10 Mar 2022
3 Oct 2022

Access to Neighbouring Land – even if your property is “Super Prime”

By Rosalind Cullis

The High Court case of Prime London Holdings 11 Limited v Thurloe Lodge Limited involves eye wateringly expensive “super prime” properties, one of which used to be the home of Margot Fonteyn, and a relatively straightforward piece of legislation, the Access to Neighbouring Land Act 1992 (“ANLA”).

ANLA provides a building owner with a right of access to an adjoining owner's land to carry out works in certain circumstances.  The court will make an order if it is satisfied that the works are “reasonably necessary” for the preservation of the whole or any part of the land, and that they cannot be carried out, or would be substantially more difficult to carry out, without access to the adjoining property.  However, no order will be made if use or enjoyment of the adjoining property would be disturbed or the owner would suffer hardship as a result.  Preservation works include maintenance/repair/renewal, clearance of or repairs to drains, and works to shrubs, all of which are outlined in the relevant section of ANLA.  The court can also order payment of compensation for any loss/damage or for substantial loss of privacy or other substantial inconvenience.
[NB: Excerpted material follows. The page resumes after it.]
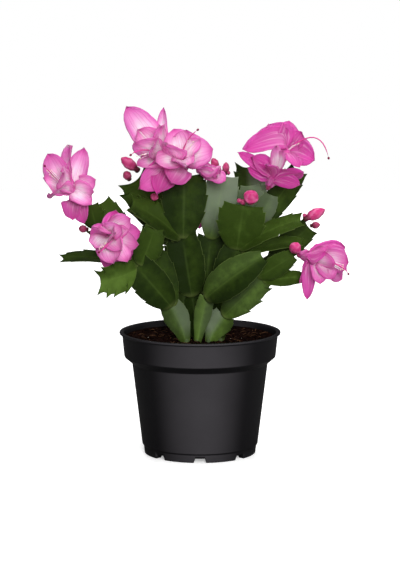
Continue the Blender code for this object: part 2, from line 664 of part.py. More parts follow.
def notch_cutter(name, angle, collection):
    """A block with sloping sides that cuts one notch through the foot ring."""
    shape = bmesh.new()
    bmesh.ops.create_cube(shape, size=1)
    low = -1.0 * MM
    middle = (FOOT_RING_INNER_RADIUS + FOOT_RADIUS) / 2
    deep = FOOT_RADIUS - FOOT_RING_INNER_RADIUS + 5 * MM
    for point in shape.verts:
        width = NOTCH_TOP_WIDTH if point.co.z > 0 else NOTCH_WIDTH
        height = NOTCH_HEIGHT if point.co.z > 0 else low
        point.co = Vector((point.co.x * width, middle + point.co.y * deep, height))
    cutter = object_from_bmesh(name, shape, collection)
    cutter.rotation_euler.z = angle
    return cutter


def drain_cutter(name, angle, collection):
    place = (DRAIN_CIRCLE * math.cos(angle), DRAIN_CIRCLE * math.sin(angle), 0)
    bpy.ops.mesh.primitive_cylinder_add(vertices=ROUND_STEPS, radius=DRAIN_RADIUS, depth=4 * FLOOR_TOP,
                                        location=place)
    cutter = bpy.context.object
    cutter.name = name
    cutter.users_collection[0].objects.unlink(cutter)
    collection.objects.link(cutter)
    return cutter


def hide_cutters(collection):
    for cutter in collection.objects:
        cutter.hide_render = True
        cutter.display_type = "WIRE"


def cut_with(item, cutters):
    cut = item.modifiers.new("cuts", "BOOLEAN")
    cut.operation = "DIFFERENCE"
    cut.operand_type = "COLLECTION"
    cut.collection = cutters
    cut.solver = "EXACT"


def make_pot(plant, material):
    """The nursery pot: one turned wall and floor, with notched foot ring and drainage holes."""
    cutters = make_collection("pot_cutters")
    for number in range(NOTCH_COUNT):
        notch_cutter(f"notch_{number}", number * 2 * math.pi / NOTCH_COUNT, cutters)
    for number in range(DRAIN_COUNT):
        drain_cutter(f"drain_{number}", (number + 0.5) * 2 * math.pi / DRAIN_COUNT, cutters)
    hide_cutters(cutters)
    pot = turned("pot", pot_profile(), POT_STEPS, plant, material)
    cut_with(pot, cutters)
    pot.data.shade_smooth()
    return pot


def soil_profile():
    """From the top of the mound down inside the pot's wall to its floor, clear of both by the usual gap."""
    clear = WALL + 1.3 * GAP
    edge = between(COLLAR_FOOT_RADIUS, COLLAR_TOP_RADIUS,
                   (SOIL_EDGE_HEIGHT - COLLAR_FOOT_HEIGHT) / (POT_HEIGHT - COLLAR_FOOT_HEIGHT))
    points = [(0, SOIL_MIDDLE_HEIGHT)]
    for ring in range(1, 4):
        share = ring / 4
        points.append((edge * share, between(SOIL_MIDDLE_HEIGHT, SOIL_EDGE_HEIGHT, share ** 3)))
    points += [
        (edge - clear, SOIL_EDGE_HEIGHT),
        (COLLAR_FOOT_RADIUS - clear, COLLAR_FOOT_HEIGHT + 1.5 * GAP),
        (BODY_TOP_RADIUS - clear, BODY_TOP_HEIGHT + 1.5 * GAP),
        (BODY_FOOT_RADIUS - clear, FOOT_HEIGHT + 2 * WALL + 1.5 * GAP),
        (FOOT_RADIUS - clear - GAP, FLOOR_TOP + GAP),
        (0, FLOOR_TOP + GAP),
    ]
    return points


def stem_hole(name, root, collection):
    """The plain round hole that a stem's peg stands in."""
    low = PEG_FOOT_HEIGHT - GAP
    high = SOIL_EDGE_HEIGHT + 6 * MM
    bpy.ops.mesh.primitive_cylinder_add(vertices=ROUND_STEPS, radius=PEG_RADIUS + 1.1 * GAP, depth=high - low,
                                        location=(root[0] * MM, root[1] * MM, (low + high) / 2))
    cutter = bpy.context.object
    cutter.name = name
    cutter.users_collection[0].objects.unlink(cutter)
    collection.objects.link(cutter)


def make_soil(plant, material):
    """The peat, a turned filling with a lumpy top and a hole for each stem."""
    filling = turned("soil_filling", soil_profile(), POT_STEPS, plant)
    mesh = evaluated_mesh(filling)
    bpy.data.objects.remove(filling)
    for point in mesh.vertices:
        radius = math.hypot(point.co.x, point.co.y)
        if point.co.z > SOIL_MIDDLE_HEIGHT - MM and radius < COLLAR_FOOT_RADIUS - 6 * MM:
            wave = math.sin(point.co.x / (5 * MM)) * math.cos(point.co.y / (4 * MM))
            wave += math.sin(radius / (3 * MM))
            point.co.z += SOIL_LUMP * wave
    mesh.materials.append(material)
    soil = bpy.data.objects.new("soil", mesh)
    plant.objects.link(soil)
    holes = make_collection("stem_holes")
    for name, (root, segments) in STEMS.items():
        stem_hole(name + "_hole", root, holes)
    hide_cutters(holes)
    cut_with(soil, holes)
    return soil


def main():
    for item in list(bpy.data.objects):
        bpy.data.objects.remove(item)
    plant = make_collection("potted_christmas_cactus")
    make_pot(plant, make_material("pot_charcoal", "2b2b2e", 0.5))
    make_soil(plant, make_material("peat_brown", "2a1812", 0.95))
    green = make_material("stem_green", "4a6428", 0.45)
    for name, (root, segments) in STEMS.items():
        joined(name, stem_pieces(name, root, segments, plant), plant, green)
    magenta = make_material("petal_magenta", "d95cae", 0.5)
    for name, pieces in bloom_groups(plant).items():
        joined(name, pieces, plant, magenta)
    pink = make_material("bud_pink", "e0569f", 0.45)
    for name, bud in BUDS.items():
        bud_piece(name, bud, plant, pink)


if __name__ == "__main__":
    main()
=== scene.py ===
# %% [markdown]
# # A Christmas cactus in bloom, in a nursery pot
# A Christmas cactus has no leaves. What looks like a leaf is a flat stem segment, called a pad, and each
# pad grows out of the cut-off tip of the one before it. The flowers and buds sit on the last pads. The
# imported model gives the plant's main solids, one for each rooted stem, bloom and bud. This lesson lays a
# finer skin over each of them, in metres and in the same place, and gives every surface its finish.

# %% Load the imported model
import json
import random
from collections import namedtuple
from math import copysign, cos, exp, hypot, pi, radians, sin, sqrt

import bmesh
import bpy
from mathutils import Matrix, Vector, noise

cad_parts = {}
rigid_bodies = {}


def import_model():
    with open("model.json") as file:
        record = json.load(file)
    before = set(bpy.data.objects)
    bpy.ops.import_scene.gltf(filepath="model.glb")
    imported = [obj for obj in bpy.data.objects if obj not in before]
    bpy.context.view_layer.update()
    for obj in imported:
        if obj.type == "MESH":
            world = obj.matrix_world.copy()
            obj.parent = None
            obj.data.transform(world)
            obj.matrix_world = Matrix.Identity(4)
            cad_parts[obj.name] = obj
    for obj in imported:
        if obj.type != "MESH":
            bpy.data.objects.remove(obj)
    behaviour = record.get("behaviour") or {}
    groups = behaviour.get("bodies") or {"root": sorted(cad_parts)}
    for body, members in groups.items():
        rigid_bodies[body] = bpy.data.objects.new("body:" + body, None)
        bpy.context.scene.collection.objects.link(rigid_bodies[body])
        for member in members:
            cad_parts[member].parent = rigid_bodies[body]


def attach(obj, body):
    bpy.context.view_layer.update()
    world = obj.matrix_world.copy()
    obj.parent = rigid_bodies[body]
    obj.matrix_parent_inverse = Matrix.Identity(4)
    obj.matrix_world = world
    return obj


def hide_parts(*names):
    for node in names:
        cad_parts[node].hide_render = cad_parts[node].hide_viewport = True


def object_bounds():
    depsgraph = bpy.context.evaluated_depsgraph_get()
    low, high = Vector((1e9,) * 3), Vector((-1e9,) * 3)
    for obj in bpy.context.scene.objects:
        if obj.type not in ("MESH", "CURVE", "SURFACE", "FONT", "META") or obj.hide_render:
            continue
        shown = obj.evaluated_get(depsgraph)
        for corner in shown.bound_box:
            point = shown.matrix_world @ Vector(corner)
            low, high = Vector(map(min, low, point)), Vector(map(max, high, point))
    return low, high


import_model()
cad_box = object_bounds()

MM = 0.001
low, high = cad_box
print("the packed model, in mm:", [round((b - a) / MM, 1) for a, b in zip(low, high)])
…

In this case, both properties were being extensively redeveloped.  This was not the first time the parties had gone to court to have issues arising from those works resolved, in what has become an extremely bitter dispute.  On this occasion, Prime London applied for an access order under section 1 of ANLA, to erect scaffolding to re-render and repaint a wall.  Thurloe Lodge refused access, on the ground that the proposed works would interrupt its own programme of works. 

The judgment sets out useful guidance on the legal test the court will apply when considering whether to grant an access order and the judge commented that he hoped the detailed analysis would help future potential litigants to resolve their differences without going to court.  Notably, it confirmed that:

  • works which are undertaken for primarily aesthetic purposes can be regarded as reasonably necessary;
  • the fact that works do not have to be done immediately does not prevent them from being reasonably necessary;
  • interference with use and enjoyment includes the impact on a contractor carrying out development, as well as the property owner; and
  • the extent of interference/hardship must be considered in the the light of the detriment to the applicant if the judge refuses to make the order.

As to compensation, the judge confirmed that this could be awarded on a forward-looking basis, ordering payment of a specific sum/sum calculated on a specific basis; a backward looking basis, permitting a claim for loss or damage actually incurred; or a combination of the two approaches.

The case is noteworthy because this is the first time ANLA has been considered by the High Court.  As the judge commented “The fact that it has not been necessary to bring this matter to the High Court before is a testament to the sound principles on which the Act has been drafted, and perhaps also to the common-sense and neighbourliness of most landowners”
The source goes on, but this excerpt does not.